A recently discovered Excel file hosted on a public web server contains nearly 25 megabytes of data related to global data trading for online advertising and AdTech industry practices. The file is an offer list from Xandr, a US advertising network that was bought by Microsoft in early 2022 for around one billion USD. The document includes over 650,000 lines and target group segments meant for personalized online advertising, including sensitive categories such as medical and health-related topics, ethnicity, political beliefs, and psychological profiles.
The discovery was made by Wolfie Christl, the head of the independent Viennese research institute Cracked Labs, who made the information available to the Netzpolitik.org portal and the US magazine “The Markup.” Christl believes that renowned multi-billion dollar corporations, as well as small companies, use this information to secretly collect information about users’ everyday behavior and sort them into a thousand categories before offering this data via a US data trading company that now belongs to Microsoft.

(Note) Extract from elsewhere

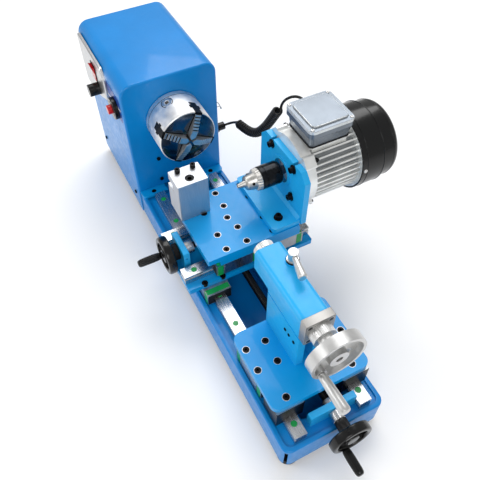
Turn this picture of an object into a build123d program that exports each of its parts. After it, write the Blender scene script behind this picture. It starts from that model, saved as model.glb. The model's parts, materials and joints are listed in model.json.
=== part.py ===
"""A small bench lathe with a motor-driven tool on its cross slide.

Millimetres, +Z up. +X runs along the bed from the headstock to the tailstock, -Y is the operator's
side and +Y the driven tool's side. Lengths along the bed are counted from a datum between the rails,
widths from the spindle's centre plane and heights from the bench. The three reference planes below
move them so that the origin lies in the middle of the footprint, on the bench."""
import math
import os

from build123d import *

# ---- driving dimensions: bed -------------------------------------------------------------------
foot_height = 15.0
foot_radius = 16.0
tray_left = -352.0
tray_right = 420.3
tray_half_width = 84.1
tray_corner = 14.0
rim_top = 66.6
rim_width = 7.0
rim_step = 3.8
tray_wall = 2.5
trough_left = -90.0
trough_right = 386.0
trough_half_width = 38.0
trough_floor = 20.0

rail_width = 20.0
rail_height = 17.5
rail_gauge = 108.0
rail_left = -110.0
rail_right = 410.0
rail_pitch = 60.0
rail_end_margin = 20.0
plug_radius = 4.75
rail_bolt_radius = 3.0
plug_depth = 8.5

# ---- driving dimensions: rail blocks, shared by the saddle, cross slide and tailstock ------------
block_width = 44.0
block_length = 77.5
block_body_length = 50.0
block_height = 30.0
block_lift = 4.6
block_bolts_across = 32.0
block_bolts_along = 36.0
cap_inset = 0.8
running_gap = 0.3

# ---- driving dimensions: headstock ---------------------------------------------------------------
spindle_height = 225.0
cover_left = -364.0
cover_right = -135.4
cover_half_width = 86.7
cover_bottom = 18.0
cover_top = 308.0
cover_wall = 2.0
cover_shoulder = 22.0
cover_edge = 4.0
base_plate_thickness = 5.4
base_plate_front = -117.0
shaft_radius = 20.0
spindle_bore = 8.0
bearing_radius = 31.0
bearing_width = 14.0
fit_clearance = 0.05

# ---- driving dimensions: chuck -------------------------------------------------------------------
chuck_radius = 50.0
chuck_length = 65.0
chuck_face = -69.5
chuck_bore = 10.0
first_jaw_angle = 62.5
jaw_width = 11.0
jaw_root = 3.0
jaw_tip_height = 12.0
jaw_step = 10.0
jaw_clearance = 0.3

# ---- driving dimensions: saddle and cross slide --------------------------------------------------
saddle_left = 4.6
saddle_length = 130.8
saddle_front = -99.2
saddle_width = 230.3
saddle_thickness = 9.9
cross_rail_gauge = 83.2
cross_rail_length = 230.0
cross_block_front = -9.5
cross_block_rear = 73.0
spacer_height = 18.1
spacer_length = 62.0
table_length = 136.6
table_front = -63.7
table_width = 163.1
table_thickness = 11.0
cross_screw_height = 24.3
screw_radius = 6.0
lead_screw_radius = 6.5
lead_screw_y = 6.5
lead_screw_height = 77.0

# ---- driving dimensions: driven tool -------------------------------------------------------------
bracket_base = 9.2
bracket_plate = 10.0
bracket_plate_front = 100.8
bracket_top = 265.0
bracket_base_front = 52.0
motor_radius = 60.0
motor_length = 102.0
bell_length = 19.0
fan_cover_radius = 68.0
fan_cover_end = 283.0
terminal_box_height = 23.0
terminal_lid_height = 17.0
drill_tip = 22.0

# ---- driving dimensions: tailstock and handwheels ------------------------------------------------
tail_base_left = 245.0
tail_base_right = 376.4
tail_base_half_width = 79.2
tail_base_thickness = 10.0
tail_spacer_height = 15.2
tail_block_x = 293.4
support_left = 244.0
support_right = 329.7
support_half_width = 20.0
support_wall = 13.0
housing_left = 206.0
housing_right = 330.0
housing_half_width = 21.5
housing_bottom = 207.0
housing_top = 245.0
quill_radius = 13.0
quill_left = 192.0
quill_right = 300.0
flange_thickness = 12.0
tail_wheel_radius = 40.0
tail_wheel_back = 372.0
tail_wheel_width = 16.0
wheel_radius = 32.0
wheel_width = 15.0
cross_handle_tip = -154.5
lead_handle_tip = 487.0
handle_radius = 7.0
handle_pin_radius = 3.0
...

While the list does not contain information on individual consumers, it does contain a provider ID and a segment ID. The file lists 93 data suppliers, including well-known IT companies such as Oracle, Foursquare, and Acxiom. The online advertising companies Adsquare, Emtriq, and the ProSiebenSat.1 subsidiary “The Adex” are represented from Germany, and according to reports, Axel Springer and Burda also work with Xandr.
The Microsoft subsidiary has since removed the document, which was dated May 2021, from its website. However, a version of the page and the file stored there can still be found via the Internet Archive. The Federal Cartel Office warns of “transparent Internet users,” and individuals are concerned about a violation of contextual integrity and a loss of informational self-determination.
Personalized advertising on the Internet violates “practically all applicable data protection principles,” says former inspector Thilo Weichert. During the negotiations on the Digital Services Act (DSA), a cross-party coalition of MEPs and civil rights activists pushed for a far-reaching ban on “spying advertising” with microtargeting. Although the legislature did not go that far, profiling for the purpose of targeted advertising based on particularly sensitive data on platforms with user content is no longer permitted. Information about minors may no longer be used for personalized advertising.